Abstract:
Abstract: Background Radiation-induced lung injury represents the most critical dose-limiting toxicity in radiotherapy for thoracic malignancies. As a late-stage adverse effect, radiation-induced lung fibrosis currently lacks effective treatment options.
Objective To investigate the therapeutic effects of surufatinib on radiation-induced lung fibrosis and the underlying mechanisms.

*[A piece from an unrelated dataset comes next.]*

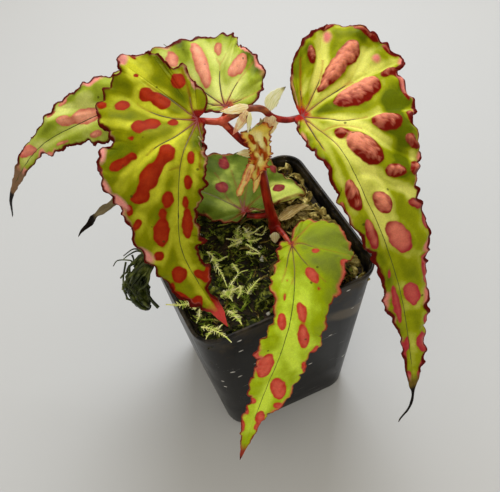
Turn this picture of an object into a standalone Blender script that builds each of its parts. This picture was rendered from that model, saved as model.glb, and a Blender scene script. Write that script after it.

Methods 10 6-8-week-old male C57BL/6 mice were randomly divided into a control group and a treatment group, with 5 mice in each group. The treatment group received surufatinib (dosage: 20 mg/kg; concentration: 4 mg/mL) via oral gavage for 4 weeks, while the control group was administered an equivalent volume of saline using the same method. The toxicity of surufatinib was evaluated through H&E staining of tissues and serum biochemical analyses, including creatinine (CRE), blood urea nitrogen (BUN), alanine aminotransferase (ALT), aspartate aminotransferase (AST), lactate dehydrogenase (LDH), and creatine kinase-MB (CK-MB). Thirty male specific pathogen free-grade C57BL/6 mice at 6 - 8 weeks of age were randomly divided into a normal control group, an irradiation group, and a irradiation + surufatinib group. A mouse model of radiation-induced lung fibrosis was established with thoracic γ radiation at a single dose of 20 Gy. Irradiation + surufatinib group mice received surufatinib via oral gavage (20 mg/kg/day for 4 consecutive weeks; concentration: 4 mg/mL) starting at week 8 post-irradiation. Twelve weeks after irradiation, the degree of lung fibrosis was evaluated using lung coefficient, H&E staining and Masson staining, and the expression levels of α-SMA and collagen I were detected using immunohistochemical staining. Total proteins were extracted from lung tissues, and the expression levels of Arg-1 and YM-1 were detected by Western blot. In
vitro experiments, RAW264.7 cells and BMDMs were treated with surufatinib after the administration of IL-4 and IL-10. The expression levels of Arg-1 and YM-1 were determine by Western blot.
Results In
vivo experiments, no signs of toxicity were observed in mice treated with surufatinib according to histological analysis and biochemistry test. Histopathological analysis (H&E staining, Masson staining, and immunohistochemical staining) demonstrated that at 12 weeks post-irradiation, the irradiation group exhibited substantial collagen fiber deposition in lung tissues, accompanied by elevated lung index, α-SMA, and Collagen I expression. These pathological alterations were significantly ameliorated in the irradiation + surufatinib group (
P<0.001). The expression levels of Arg-1 and YM-1 were down-regulated in the irradiation + surufatinib group(
P<0.05). The CCK-8 assay results indicated that both types of macrophages exhibited a decrease in cell viability at a concentration of 4 μM. Experiments in
vitro further confirmed that surufatinib inhibited the M2 polarization of macrophages induced by IL-4 and IL-10.
Conclusion Surufatinib has a therapeutic effect on radiation-induced lung fibrosis in mice by inhibiting the polarization of macrophages to the M2 phenotype.